Berdasarkan fenomena di atas, kita
selaku hamba yang mengaku bersyukur atas apa yang diberikan Allah hendaknya
mencoba berlatih ikhlas, dimulai dengan memberikan sesuatu yang mudah
dilakukan tapi dengan syarat diluar kewajaran. Hal yang paling mudah dilakukan
oleh kita sesuai dengan keahliannya masing-masing, misalnya guru dengan
mensedekahkan ilmu.
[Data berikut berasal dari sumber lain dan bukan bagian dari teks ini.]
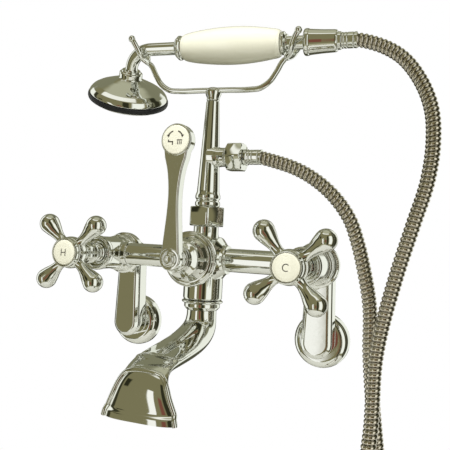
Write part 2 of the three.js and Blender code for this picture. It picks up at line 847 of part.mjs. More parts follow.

Biasanya guru memberikan les tambahan pelajaran dengan
biaya tertentu per orang, tapi sekarang dilaksanakan tanpa imbalan atau gratis.
Akhirnya, penulis sarankan jadilah
seorang guru, petani, nelayan dan semua yang memiliki profesi yang
bermacam-macam untuk memberikan sesuatu dengan benar-benar ikhlas, yaitu sosok
yang memberikan sesuatu tanpa mengharapkan imbalan apapun selain keridhaan
Allah dan tanpa disertai dengan hawa nafsu.